I'll have to figure out which one of the three I am.
btw, the ones who are born weird, is that a reference to werewolves and vampires.

Janet said...

Oh yeah, I'm doing stuff like this too. Some of my characters have names I chose quite deliberately for the allusions. Not the main ones, strangely enough.

David Isaak said...

Hi, Usman--

Some are born weird, some achieve weirdness, and others have weirdness thrus upon them.

And some get bit by vampires or werewolves.

David Isaak said...

Hi, Haarland--

Yes, I worked out the 1981 reference. The rest would have required research--but a reader might do that research once they caught on.

I remember "Seven Days in May" (the novel) but didn't connect it to Eight Days in May.

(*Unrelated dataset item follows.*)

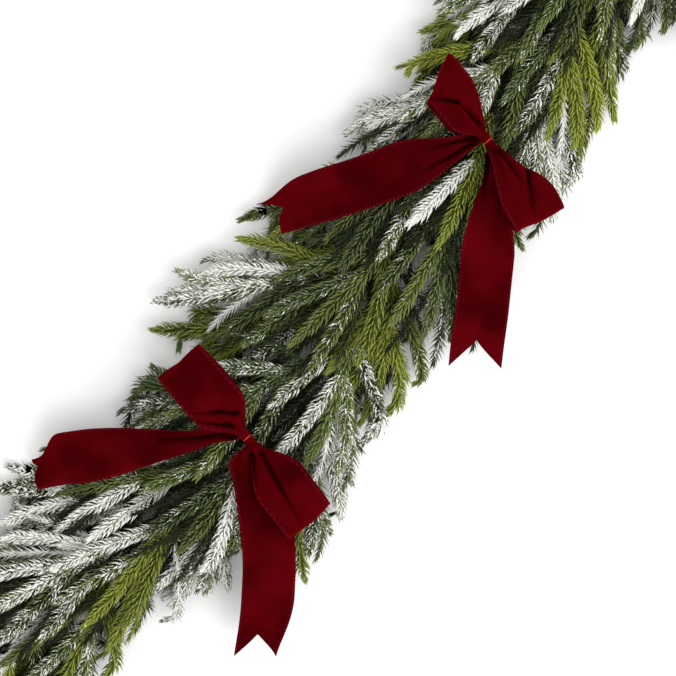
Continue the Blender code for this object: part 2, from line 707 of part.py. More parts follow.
class SprayMesh:
    """Points and faces of one spray, grown from its root ring."""

    def __init__(self):
        self.points = []
        self.faces = []
        self.needles = []

    def ring(self, centre, tangent, up, radius, turn):
        """Three points round a stem, kept on or above the surface."""
        up = unit(up - tangent * (up @ tangent))
        right = np.cross(tangent, up)
        first = len(self.points)
        for k in range(3):
            angle = turn + k * 2 * math.pi / 3
            point = centre + radius * (math.cos(angle) * up + math.sin(angle) * right)
            point[2] = max(point[2], 0.0)
            self.points.append(point)
        return (first, first + 1, first + 2)

    def join(self, a, b, leave=()):
        """Three sides between two rings, without those in leave, which something else closes."""
        for k in range(3):
            if k in leave:
                continue
            n = (k + 1) % 3
            self.faces += [(a[k], a[n], b[k]), (a[n], b[n], b[k])]

    def whorl(self, a, b, centre, tangent, owner):
        """Sides between two close rings that each hold a needle; the needles are settled later."""
        for k in range(3):
            n = (k + 1) % 3
            quad = (a[k], a[n], b[n], b[k])
            middle = sum(self.points[j] for j in quad) / 4
            self.needles.append({"quad": quad, "base": middle, "out": unit(middle - centre),
                                 "tangent": tangent, "owner": owner})

    def frond(self, path, start, ring, turn, up, owner):
        """Whorls and tip beyond a ring, or beyond a fork where ring is None."""
        total = path_length(path) - start
        first = None
        turn += math.radians(60) if ring else 0.0
        for share in WHORLS:
            radius = STEM_RADIUS + (TIP_RADIUS - STEM_RADIUS) * share
            back, tangent = at_length(path, start + total * share)
            front, _ = at_length(path, start + total * share + WHORL_LENGTH)
            a = self.ring(back, tangent, up, radius, turn)
            b = self.ring(front, tangent, up, radius, turn)
            if ring:
                self.join(ring, a)
            else:
                first = a
            self.whorl(a, b, (back + front) / 2, tangent, owner)
            ring = b
            turn += math.radians(60)
        tip = len(self.points)
        self.points.append(path[-1])
        for k in range(3):
            self.faces.append((ring[k], ring[(k + 1) % 3], tip))
        return first


def spray_skeleton(spray, number):
    """The stems of a spray, with places for its needles."""
    mesh = SprayMesh()
    main, normal = spray["main"], spray["normal"]
    root = main[0]
    outward = spray["outward"]
    tangent = unit(main[1] - main[0])
    first_up = unit(-(tangent - outward * (tangent @ outward)))
    ring = mesh.ring(root, outward, first_up, STEM_RADIUS, 0.0)
    mesh.faces.append(ring)
    sides = {}
    for fork in FORKS:
        back, tangent = at_length(main, fork)
        front, _ = at_length(main, fork + FORK_LENGTH)
        up = normal[min(stem_place(fork), len(normal) - 1)]
        a = mesh.ring(back, tangent, up, STEM_RADIUS, 0.0)
        b = mesh.ring(front, tangent, up, STEM_RADIUS, 0.0)
        mesh.join(ring, a)
        mesh.join(a, b, leave=(0, 2))
        sides[fork] = (a, b)
        ring = b
    mesh.frond(main, FORKS[-1] + FORK_LENGTH, ring, 0.0, normal[len(normal) // 2], number * FRONDS)
    for place, side in enumerate(spray["sides"], start=1):
        owner = number * FRONDS + place
        up = normal[min(stem_place(side["fork"]) + 8, len(normal) - 1)]
        first = mesh.frond(side["path"], 0.0, None, 0.0, up, owner)
        a, b = sides[side["fork"]]
        low = 1 if side["side"] > 0 else 2
        inner, outer = (2, 1) if side["side"] > 0 else (1, 2)
        mesh.faces += [(a[0], b[0], first[0]), (b[0], b[low], first[inner]), (b[0], first[inner], first[0]),
                       (b[low], a[low], first[outer]), (b[low], first[outer], first[inner]),
                       (a[low], a[0], first[0]), (a[low], first[0], first[outer])]
    return mesh


def stem_segments(spray, number, room):
    """Adds the spray's straight stem pieces to the room that needles keep clear of."""
    for place, path in enumerate([spray["main"]] + [side["path"] for side in spray["sides"]]):
        count = max(2, round(path_length(path) / STEM_PIECE))
        marks = [at_length(path, path_length(path) * i / count)[0] for i in range(count + 1)]
        for a, b in zip(marks, marks[1:]):
            room.add(a, b, NEEDLE_STEM_CLEAR, number * FRONDS + place)


def grow_needles(mesh, room):
    """A needle on each place that has room for one, bent or shortened where that clears a neighbour."""
    for needle in mesh.needles:
        quad, base, out, tangent = needle["quad"], needle["base"], needle["out"], needle["tangent"]
        low = min(mesh.points[j][2] for j in quad)
        tip = None
        for bend, share in NEEDLE_BENDS:
            lean = NEEDLE_LEAN + math.radians(bend)
            trial = base + NEEDLE_LENGTH * share * (math.sin(lean) * out + math.cos(lean) * tangent)
            if trial[2] < 0.0:
                if low < NEEDLE_BEND_ROOM:
                    continue
                trial[2] = 0.0
            if room.free(base, trial, needle["owner"]):
                tip = trial
                break
        if tip is None:
            mesh.faces += [quad]
            continue
        room.keep(base, tip, needle["owner"])
        index = len(mesh.points)
        mesh.points.append(tip)
        for k in range(4):
            mesh.faces.append((quad[k], quad[(k + 1) % 4], index))


# Blender objects

def clear_scene():
    for item in list(bpy.data.objects):
        bpy.data.objects.remove(item)


def material(name, colour, roughness, metallic=0.0):
    made = bpy.data.materials.new(name)
    made.use_nodes = True
    shader = made.node_tree.nodes["Principled BSDF"]
    shader.inputs["Base Color"].default_value = (*colour, 1.0)
    shader.inputs["Roughness"].default_value = roughness
    shader.inputs["Metallic"].default_value = metallic
    return made


def solid(name, points, faces, finish):
    """A mesh object with its faces pointing out."""
    mesh = bpy.data.meshes.new(name)
    mesh.from_pydata([tuple(p) for p in points], [], [tuple(f) for f in faces])
    work = bmesh.new()
    work.from_mesh(mesh)
    bmesh.ops.triangulate(work, faces=work.faces)
    bmesh.ops.recalc_face_normals(work, faces=work.faces)
    if work.calc_volume(signed=True) < 0:
        bmesh.ops.reverse_faces(work, faces=work.faces)
    work.to_mesh(mesh)
    work.free()
    mesh.materials.append(finish)
    item = bpy.data.objects.new(name, mesh)
    bpy.context.scene.collection.objects.link(item)
    return item


def union(name, pieces, finish):
    """One body of overlapping pieces, given as points and faces."""
    group = bpy.data.collections.new(name + "_pieces")
    bpy.context.scene.collection.children.link(group)
    base = solid(name, *pieces[0], finish)
    for number, (points, faces) in enumerate(pieces[1:]):
        piece = solid(f"{name}_piece_{number}", points, faces, finish)
        bpy.context.scene.collection.objects.unlink(piece)
        group.objects.link(piece)
    join = base.modifiers.new("join", "BOOLEAN")
    join.operation = "UNION"
    join.operand_type = "COLLECTION"
    join.collection = group
    join.solver = "EXACT"
    bpy.context.view_layer.update()
    joined = bpy.data.meshes.new_from_object(base.evaluated_get(bpy.context.evaluated_depsgraph_get()))
    base.modifiers.clear()
    base.data = joined
    for piece in list(group.objects):
        bpy.data.objects.remove(piece)
    bpy.data.collections.remove(group)
    return base


def tube(path, side_on, radius, sides, turn=0.0):
    """Points and faces of a tube along a path, with its first corners turned towards side_on."""
    tangents = unit(np.gradient(path, axis=0))
    points = []
    for centre, tangent in zip(path, tangents):
        up = unit(side_on - tangent * (side_on @ tangent))
        right = np.cross(tangent, up)
        for k in range(sides):
            angle = turn + 2 * math.pi * k / sides
            points.append(centre + radius * (math.cos(angle) * up + math.sin(angle) * right))
    return np.array(points), tube_faces(len(path), sides)


def core_wire(finish):
    """The wire rope under all the sprays, with a flat underside at its ends."""
    along, height = CORE_LINE
    path = placed(np.stack([along, along * 0, height], axis=1))
    points, faces = tube(path, UP, CORE_RADIUS, CORE_SIDES, math.pi / CORE_SIDES)
    return solid("core_wire", points, faces, finish)


def hanging_eye(name, end, away, finish):
    """A wire eye that lies flat on the surface beyond one end of the core."""
    low = EYE_WIRE_RADIUS * math.cos(math.pi / EYE_SIDES)
    start = end + away * GAP
    neck = start + away * EYE_NECK
    middle = neck + away * EYE_RADIUS
    points = [(start, 0.0), (start + away * EYE_NECK * 0.6, 0.0)]
    sweep = 2 * math.pi - EYE_OPEN_ANGLE
    for i in range(EYE_STEPS + 1):
        angle = sweep * i / EYE_STEPS
        points.append((middle - away * EYE_RADIUS * math.cos(angle), EYE_RADIUS * math.sin(angle)))
    path = placed([(along, across, low) for along, across in points])
    made, faces = tube(path, UP, EYE_WIRE_RADIUS, EYE_SIDES, math.pi / EYE_SIDES)
    return solid(name, made, faces, finish)


def tie_ring(bow):
    """Points and faces of the wire ring round the pinch of a bow."""
    knot, _, axis = bow_frame(bow)
    side = np.array([-axis[1], axis[0], 0.0])
    middle = (KNOT_RADIUS + GAP + TIE_RADIUS) / math.cos(math.pi / TIE_STEPS)
    points, faces = [], []
    for i in range(TIE_STEPS):
        around = 2 * math.pi * i / TIE_STEPS
        out = math.cos(around) * side + math.sin(around) * UP
        following = (i + 1) % TIE_STEPS
        for k in range(TIE_SIDES):
            angle = 2 * math.pi * k / TIE_SIDES
            wire = TIE_RADIUS * (math.cos(angle) * out + math.sin(angle) * axis)
            points.append(knot + out * middle + wire)
            n = (k + 1) % TIE_SIDES
            a, b = i * TIE_SIDES, following * TIE_SIDES
            faces.append((a + k, a + n, b + n, b + k))
    return np.array(points), faces


def bow_tie(name, bow, finish):
    """The wire ring round the pinch of a bow, with its leg down to the core."""
    leg = tube(tie_path(bow), bow_frame(bow)[2], LEG_RADIUS, TIE_SIDES)
    return union(name, [tie_ring(bow), leg], finish)


def spray_finish(spray, finishes):
    """Flocked, lime or dark green, by where the spray lies."""
    middle = spray["main"][len(spray["main"]) * 2 // 3]
    for kind, places in (("flocked", FLOCKED_PLACES), ("lime", LIME_PLACES)):
        for along, across, reach in places:
            centre = placed((along, across, 0.0))
            if math.hypot(middle[0] - centre[0], middle[1] - centre[1]) < reach:
                return finishes[kind]
    return finishes["dark"]


def build():
    clear_scene()
    core_finish = material("core_wire_green", (0.035, 0.060, 0.025), 0.60)
    ribbon_finish = material("ribbon_velvet", (0.270, 0.004, 0.012), 0.85)
    tie_finish = material("tie_wire_red", (0.620, 0.030, 0.030), 0.35)
    finishes = {
        "dark": material("needle_dark_green", (0.045, 0.095, 0.035), 0.55),
        "lime": material("needle_lime_green", (0.210, 0.290, 0.060), 0.55),
        "flocked": material("needle_flocked", (0.700, 0.740, 0.720), 0.90),
    }
    core_wire(core_finish)
    hanging_eye("hanging_eye_1", CORE_ENDS[0], -1, core_finish)
    hanging_eye("hanging_eye_2", CORE_ENDS[1], 1, core_finish)
    for number, bow in enumerate(BOWS, start=1):
        union(f"bow_{number}_ribbon", ribbon_pieces(bow), ribbon_finish)
        bow_tie(f"bow_{number}_tie", bow, tie_finish)
    sprays, obstacles = lay_out_sprays()
    room = NeedleRoom(obstacles)
    meshes = []
    for number, spray in enumerate(sprays):
        stem_segments(spray, number, room)
        meshes.append(spray_skeleton(spray, number))
    room.freeze()
    for number, (spray, mesh) in enumerate(zip(sprays, meshes), start=1):
        grow_needles(mesh, room)
        solid(f"spray_{number:02d}", mesh.points, mesh.faces, spray_finish(spray, finishes))


build()
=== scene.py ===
"""The looks of a flocked artificial pine garland with four velvet bows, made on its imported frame.

The garland runs along +X and lies on the floor at Z = 0. Lengths are metres. Positions along it are measured
on its centre line, from its middle, and positions across it are positive to its left, seen along +X.
"""
import json
import math
import random

import bmesh
import bpy
import numpy as np
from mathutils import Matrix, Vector
from mathutils.bvhtree import BVHTree


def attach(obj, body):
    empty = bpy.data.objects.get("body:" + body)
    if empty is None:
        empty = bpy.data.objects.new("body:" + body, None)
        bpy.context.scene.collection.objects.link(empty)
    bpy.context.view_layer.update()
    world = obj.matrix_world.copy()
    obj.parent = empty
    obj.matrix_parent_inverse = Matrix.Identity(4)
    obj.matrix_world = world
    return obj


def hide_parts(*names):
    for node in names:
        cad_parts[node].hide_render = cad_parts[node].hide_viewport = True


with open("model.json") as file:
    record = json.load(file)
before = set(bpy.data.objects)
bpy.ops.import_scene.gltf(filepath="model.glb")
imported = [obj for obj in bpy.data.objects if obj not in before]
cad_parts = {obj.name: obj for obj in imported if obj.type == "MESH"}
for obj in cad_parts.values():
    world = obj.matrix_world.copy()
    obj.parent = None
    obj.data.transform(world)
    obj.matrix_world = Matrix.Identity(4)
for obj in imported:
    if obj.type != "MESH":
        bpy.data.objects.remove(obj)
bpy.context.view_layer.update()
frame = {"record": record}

# Core wire
# Two steel wires in dark green plastic, twisted into one rope, carry everything. The rope follows the
# garland's soft bend and drops to the table at both ends.

MEAN_HEADING = math.radians(-2.5)
HALF_BEND = math.radians(10.0)
BEND_AT = -0.225
BEND_RUN = 0.180
LAID_AT = (0.004, -0.041)
LINE_REACH = 1.3
LINE_STEP = 0.005
CORE_RADIUS = 0.0045
CORE_SIDES = 6
CORE_ENDS = (-0.800, 0.872)
CORE_HEIGHT = 0.042
CORE_DROP_RUN = 0.110
CORE_PITCH = 0.045
CORE_FLAT = 0.014
STRAND_RADIUS = 0.0020
STRAND_TWIST = 0.026
STRAND_STEP = 0.003
STRAND_SPREAD = 0.86
UP = np.array([0.0, 0.0, 1.0])


def heading(along):
    """Direction of the centre line, measured from +X."""
    return MEAN_HEADING + HALF_BEND * np.tanh((along - BEND_AT) / BEND_RUN)


def running_total(steps):
    """The sum of the steps before each point, which is 0 at the first one."""
    return np.concatenate([[0.0], np.cumsum(steps)])


def centre_line():
    """The centre line as tables of distance, X and Y."""
    along = np.arange(-LINE_REACH, LINE_REACH + LINE_STEP / 2, LINE_STEP)
    middle = heading((along[1:] + along[:-1]) / 2)
    x = running_total(np.cos(middle)) * LINE_STEP
    y = running_total(np.sin(middle)) * LINE_STEP
    x += LAID_AT[0] - np.interp(0.0, along, x)
    y += LAID_AT[1] - np.interp(0.0, along, y)
    return along, x, y


LINE = centre_line()


def placed(points):
    """World positions of points given as (along, across, height)."""
    points = np.asarray(points, float)
    along, across, height = points[..., 0], points[..., 1], points[..., 2]
    turn = heading(along)
    x = np.interp(along, LINE[0], LINE[1]) - np.sin(turn) * across
    y = np.interp(along, LINE[0], LINE[2]) + np.cos(turn) * across
    return np.stack([x, y, height], axis=-1)


def smooth(part):
    """An eased step from 0 to 1."""
    part = np.clip(part, 0.0, 1.0)
    return part * part * (3 - 2 * part)


def unit(vectors):
    vectors = np.asarray(vectors, float)
    return vectors / np.linalg.norm(vectors, axis=-1, keepdims=True)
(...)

Your book sounds like an interesting read. Keep me posted.

David Isaak said...

Hi, Janet--

Well, maybe you're not tagging the main characters with allusive names because you're smart enough not to mess around with the main machinery. Some of us aren't so wise.

My niece has asked if she can be included in my WIP as a "spunky yellow puppy."

I told her maybe, but not to expect me to use the word "spunky."

Jen Ster said...

Oh my God, YES YES YES, I do that all the darn time...I quote song lyrics ("a sea of palms in an ocean of snow"), I make Warren Zevon jokes ("Send lawyers!! Guns!! And money!!"), oblique references to "Star Wars" ("Well, that's Stuart, always thinking of his stomach") and whenever possible I make some joke about "my old great-aunt Maude" for Joan, who is a Wild Wild West fan. I figure those who will get it, will get a laugh, and those who don't, won't really miss anything. Most recently I had a character mispronounce another character's name, using a member of my writing group as the mispronunciation. (Hi, Kellum!) Flattery gets you everywhere, as my old great-aunt Maude used to say.

David Isaak said...

"Oh my God, YES YES YES..."

Wow. Say that again, will you?

I never really thought of stuffing people into my stories as flattery, but from now on I'm going to assert that it is. Sounds like a good libel defense.

Jen Ster said...

Truth is no defense to libel. The best defense is, "BUT IT'S FUNNY!!!!!!!"